Written task
Every line from the one with "What bpy script" to the one with "PATCH_RISE = 0.015", including those two, is to be copied exactly; all other lines of the entries below are left out.

***** Material shown

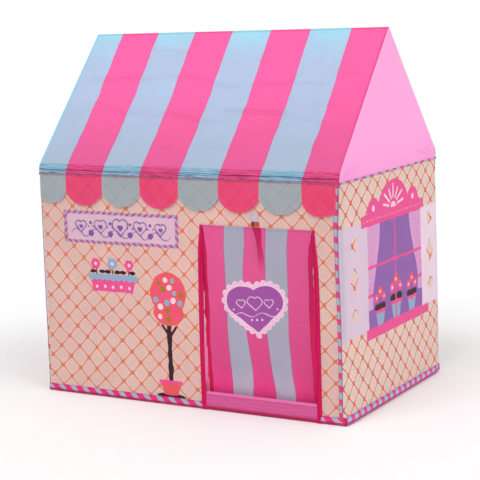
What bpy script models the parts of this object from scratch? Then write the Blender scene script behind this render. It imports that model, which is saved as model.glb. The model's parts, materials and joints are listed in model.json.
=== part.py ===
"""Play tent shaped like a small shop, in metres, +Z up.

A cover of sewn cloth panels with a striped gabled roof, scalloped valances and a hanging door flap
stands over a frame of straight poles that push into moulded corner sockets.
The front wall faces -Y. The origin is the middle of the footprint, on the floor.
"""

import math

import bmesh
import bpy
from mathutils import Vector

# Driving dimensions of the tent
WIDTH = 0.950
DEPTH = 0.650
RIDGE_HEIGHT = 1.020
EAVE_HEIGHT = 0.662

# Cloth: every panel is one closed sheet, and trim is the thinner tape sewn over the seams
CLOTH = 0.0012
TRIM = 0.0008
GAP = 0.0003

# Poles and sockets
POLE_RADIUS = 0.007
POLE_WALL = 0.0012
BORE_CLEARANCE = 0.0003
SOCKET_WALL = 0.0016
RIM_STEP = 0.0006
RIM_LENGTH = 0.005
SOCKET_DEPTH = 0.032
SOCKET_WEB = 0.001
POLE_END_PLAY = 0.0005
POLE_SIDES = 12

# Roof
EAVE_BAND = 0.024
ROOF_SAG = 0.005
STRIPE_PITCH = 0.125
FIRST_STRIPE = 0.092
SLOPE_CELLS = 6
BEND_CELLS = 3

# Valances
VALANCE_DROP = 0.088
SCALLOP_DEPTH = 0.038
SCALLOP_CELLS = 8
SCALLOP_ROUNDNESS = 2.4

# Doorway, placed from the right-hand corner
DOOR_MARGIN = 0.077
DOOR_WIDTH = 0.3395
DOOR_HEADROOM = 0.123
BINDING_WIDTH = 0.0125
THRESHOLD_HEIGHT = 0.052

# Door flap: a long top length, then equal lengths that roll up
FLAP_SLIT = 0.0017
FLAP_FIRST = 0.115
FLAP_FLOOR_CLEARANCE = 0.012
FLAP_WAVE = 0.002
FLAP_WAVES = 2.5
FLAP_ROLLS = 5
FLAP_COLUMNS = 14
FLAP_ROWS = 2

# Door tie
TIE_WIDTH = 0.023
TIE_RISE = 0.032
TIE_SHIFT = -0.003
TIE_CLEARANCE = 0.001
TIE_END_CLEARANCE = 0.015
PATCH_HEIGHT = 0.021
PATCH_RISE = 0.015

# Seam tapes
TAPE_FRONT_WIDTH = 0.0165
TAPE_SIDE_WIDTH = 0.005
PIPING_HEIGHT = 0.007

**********
***** Material shown

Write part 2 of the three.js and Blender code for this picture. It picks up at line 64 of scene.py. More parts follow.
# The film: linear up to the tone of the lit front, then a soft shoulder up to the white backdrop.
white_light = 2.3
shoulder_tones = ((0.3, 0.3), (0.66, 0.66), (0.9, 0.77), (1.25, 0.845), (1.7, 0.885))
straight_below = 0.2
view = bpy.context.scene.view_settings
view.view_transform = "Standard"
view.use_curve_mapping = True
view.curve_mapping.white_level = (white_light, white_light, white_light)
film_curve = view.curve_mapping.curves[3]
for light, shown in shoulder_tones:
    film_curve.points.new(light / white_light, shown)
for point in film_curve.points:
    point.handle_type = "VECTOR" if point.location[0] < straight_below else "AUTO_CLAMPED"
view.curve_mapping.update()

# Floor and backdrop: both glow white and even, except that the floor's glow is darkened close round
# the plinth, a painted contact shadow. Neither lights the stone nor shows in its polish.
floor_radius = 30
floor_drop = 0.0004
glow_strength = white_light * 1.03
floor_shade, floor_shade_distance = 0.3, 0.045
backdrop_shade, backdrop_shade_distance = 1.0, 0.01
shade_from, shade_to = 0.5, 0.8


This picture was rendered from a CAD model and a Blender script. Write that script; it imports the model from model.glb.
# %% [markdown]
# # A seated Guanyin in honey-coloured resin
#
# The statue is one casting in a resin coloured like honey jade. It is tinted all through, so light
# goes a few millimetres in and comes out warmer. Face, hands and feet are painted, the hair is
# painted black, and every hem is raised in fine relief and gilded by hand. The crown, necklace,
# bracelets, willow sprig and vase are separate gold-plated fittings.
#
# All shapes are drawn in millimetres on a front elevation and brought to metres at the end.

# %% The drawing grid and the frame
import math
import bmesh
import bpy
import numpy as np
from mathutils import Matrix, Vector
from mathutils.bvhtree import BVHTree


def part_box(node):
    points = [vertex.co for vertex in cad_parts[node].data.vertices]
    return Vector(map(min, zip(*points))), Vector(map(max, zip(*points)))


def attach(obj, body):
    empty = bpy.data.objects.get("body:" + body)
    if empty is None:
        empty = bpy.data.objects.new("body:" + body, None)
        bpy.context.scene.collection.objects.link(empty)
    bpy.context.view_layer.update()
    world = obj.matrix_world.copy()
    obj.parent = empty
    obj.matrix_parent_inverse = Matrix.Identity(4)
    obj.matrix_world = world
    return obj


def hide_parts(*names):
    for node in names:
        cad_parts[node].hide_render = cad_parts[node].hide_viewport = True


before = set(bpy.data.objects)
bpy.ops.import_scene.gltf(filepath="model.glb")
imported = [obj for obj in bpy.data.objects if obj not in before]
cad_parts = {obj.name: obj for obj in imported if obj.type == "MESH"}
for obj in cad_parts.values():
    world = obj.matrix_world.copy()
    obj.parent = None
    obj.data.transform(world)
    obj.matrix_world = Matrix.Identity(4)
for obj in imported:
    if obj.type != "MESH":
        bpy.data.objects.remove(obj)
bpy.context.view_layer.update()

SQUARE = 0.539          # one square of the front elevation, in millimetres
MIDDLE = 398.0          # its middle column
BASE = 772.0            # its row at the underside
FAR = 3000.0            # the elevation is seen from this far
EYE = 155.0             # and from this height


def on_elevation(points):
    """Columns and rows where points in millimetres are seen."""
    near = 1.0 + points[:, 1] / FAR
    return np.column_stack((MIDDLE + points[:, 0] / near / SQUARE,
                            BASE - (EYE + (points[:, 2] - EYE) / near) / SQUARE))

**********
***** Material shown

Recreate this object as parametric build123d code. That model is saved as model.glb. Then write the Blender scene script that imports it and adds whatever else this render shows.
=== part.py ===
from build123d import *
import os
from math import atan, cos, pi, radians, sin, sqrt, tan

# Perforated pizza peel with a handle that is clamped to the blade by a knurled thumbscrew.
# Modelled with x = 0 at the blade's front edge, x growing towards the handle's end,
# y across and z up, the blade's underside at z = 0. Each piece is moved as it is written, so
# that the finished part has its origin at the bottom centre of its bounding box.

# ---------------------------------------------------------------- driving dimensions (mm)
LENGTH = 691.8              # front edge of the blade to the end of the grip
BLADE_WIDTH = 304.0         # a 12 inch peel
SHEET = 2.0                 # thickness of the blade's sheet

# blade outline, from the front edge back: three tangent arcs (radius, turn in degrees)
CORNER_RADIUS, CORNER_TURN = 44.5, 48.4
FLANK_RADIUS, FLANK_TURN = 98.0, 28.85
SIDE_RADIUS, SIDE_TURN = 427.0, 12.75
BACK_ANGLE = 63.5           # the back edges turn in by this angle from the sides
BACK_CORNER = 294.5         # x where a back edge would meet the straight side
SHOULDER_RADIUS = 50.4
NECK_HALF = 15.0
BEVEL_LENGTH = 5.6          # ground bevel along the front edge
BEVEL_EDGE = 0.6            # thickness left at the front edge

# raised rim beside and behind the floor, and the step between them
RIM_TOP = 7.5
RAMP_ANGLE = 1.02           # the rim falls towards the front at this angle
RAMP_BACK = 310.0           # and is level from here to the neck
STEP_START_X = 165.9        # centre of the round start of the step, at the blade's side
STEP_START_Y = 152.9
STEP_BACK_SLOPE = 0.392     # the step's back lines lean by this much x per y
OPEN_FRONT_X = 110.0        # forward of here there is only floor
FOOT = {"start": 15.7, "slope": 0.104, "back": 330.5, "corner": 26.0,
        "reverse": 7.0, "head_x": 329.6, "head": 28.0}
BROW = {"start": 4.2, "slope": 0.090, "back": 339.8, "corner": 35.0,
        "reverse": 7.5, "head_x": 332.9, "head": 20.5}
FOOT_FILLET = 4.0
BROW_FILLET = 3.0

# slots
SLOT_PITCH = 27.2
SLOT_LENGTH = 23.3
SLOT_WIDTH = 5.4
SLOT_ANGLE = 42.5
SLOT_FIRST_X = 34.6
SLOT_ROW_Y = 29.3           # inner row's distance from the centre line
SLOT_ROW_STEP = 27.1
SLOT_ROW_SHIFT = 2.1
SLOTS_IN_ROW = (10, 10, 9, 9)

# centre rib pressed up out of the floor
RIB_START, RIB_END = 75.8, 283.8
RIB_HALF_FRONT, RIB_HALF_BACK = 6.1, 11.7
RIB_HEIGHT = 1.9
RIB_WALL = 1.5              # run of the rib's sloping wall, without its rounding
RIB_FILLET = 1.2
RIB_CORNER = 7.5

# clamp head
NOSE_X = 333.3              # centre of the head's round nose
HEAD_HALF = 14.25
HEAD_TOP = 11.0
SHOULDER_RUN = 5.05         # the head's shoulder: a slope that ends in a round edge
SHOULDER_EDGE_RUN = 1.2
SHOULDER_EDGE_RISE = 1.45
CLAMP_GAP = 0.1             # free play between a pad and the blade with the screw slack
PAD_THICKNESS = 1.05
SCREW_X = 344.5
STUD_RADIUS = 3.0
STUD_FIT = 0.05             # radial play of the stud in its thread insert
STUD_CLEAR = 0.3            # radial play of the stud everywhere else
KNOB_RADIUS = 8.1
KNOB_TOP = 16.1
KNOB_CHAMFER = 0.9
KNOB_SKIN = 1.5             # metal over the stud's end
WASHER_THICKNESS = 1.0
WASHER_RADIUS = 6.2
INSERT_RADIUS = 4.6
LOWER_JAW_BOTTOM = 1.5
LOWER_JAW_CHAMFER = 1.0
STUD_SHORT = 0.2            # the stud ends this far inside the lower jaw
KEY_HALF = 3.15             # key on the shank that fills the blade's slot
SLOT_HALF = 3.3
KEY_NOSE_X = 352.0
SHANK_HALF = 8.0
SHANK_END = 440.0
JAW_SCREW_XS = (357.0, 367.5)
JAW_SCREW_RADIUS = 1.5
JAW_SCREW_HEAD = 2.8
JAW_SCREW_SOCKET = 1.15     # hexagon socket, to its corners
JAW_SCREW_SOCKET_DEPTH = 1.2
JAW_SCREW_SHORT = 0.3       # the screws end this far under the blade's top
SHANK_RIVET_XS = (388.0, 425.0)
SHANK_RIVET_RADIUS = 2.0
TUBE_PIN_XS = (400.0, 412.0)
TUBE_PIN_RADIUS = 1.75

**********

Solution for this exercise
What bpy script models the parts of this object from scratch? Then write the Blender scene script behind this render. It imports that model, which is saved as model.glb. The model's parts, materials and joints are listed in model.json.
=== part.py ===
"""Play tent shaped like a small shop, in metres, +Z up.

A cover of sewn cloth panels with a striped gabled roof, scalloped valances and a hanging door flap
stands over a frame of straight poles that push into moulded corner sockets.
The front wall faces -Y. The origin is the middle of the footprint, on the floor.
"""

import math

import bmesh
import bpy
from mathutils import Vector

# Driving dimensions of the tent
WIDTH = 0.950
DEPTH = 0.650
RIDGE_HEIGHT = 1.020
EAVE_HEIGHT = 0.662

# Cloth: every panel is one closed sheet, and trim is the thinner tape sewn over the seams
CLOTH = 0.0012
TRIM = 0.0008
GAP = 0.0003

# Poles and sockets
POLE_RADIUS = 0.007
POLE_WALL = 0.0012
BORE_CLEARANCE = 0.0003
SOCKET_WALL = 0.0016
RIM_STEP = 0.0006
RIM_LENGTH = 0.005
SOCKET_DEPTH = 0.032
SOCKET_WEB = 0.001
POLE_END_PLAY = 0.0005
POLE_SIDES = 12

# Roof
EAVE_BAND = 0.024
ROOF_SAG = 0.005
STRIPE_PITCH = 0.125
FIRST_STRIPE = 0.092
SLOPE_CELLS = 6
BEND_CELLS = 3

# Valances
VALANCE_DROP = 0.088
SCALLOP_DEPTH = 0.038
SCALLOP_CELLS = 8
SCALLOP_ROUNDNESS = 2.4

# Doorway, placed from the right-hand corner
DOOR_MARGIN = 0.077
DOOR_WIDTH = 0.3395
DOOR_HEADROOM = 0.123
BINDING_WIDTH = 0.0125
THRESHOLD_HEIGHT = 0.052

# Door flap: a long top length, then equal lengths that roll up
FLAP_SLIT = 0.0017
FLAP_FIRST = 0.115
FLAP_FLOOR_CLEARANCE = 0.012
FLAP_WAVE = 0.002
FLAP_WAVES = 2.5
FLAP_ROLLS = 5
FLAP_COLUMNS = 14
FLAP_ROWS = 2

# Door tie
TIE_WIDTH = 0.023
TIE_RISE = 0.032
TIE_SHIFT = -0.003
TIE_CLEARANCE = 0.001
TIE_END_CLEARANCE = 0.015
PATCH_HEIGHT = 0.021
PATCH_RISE = 0.015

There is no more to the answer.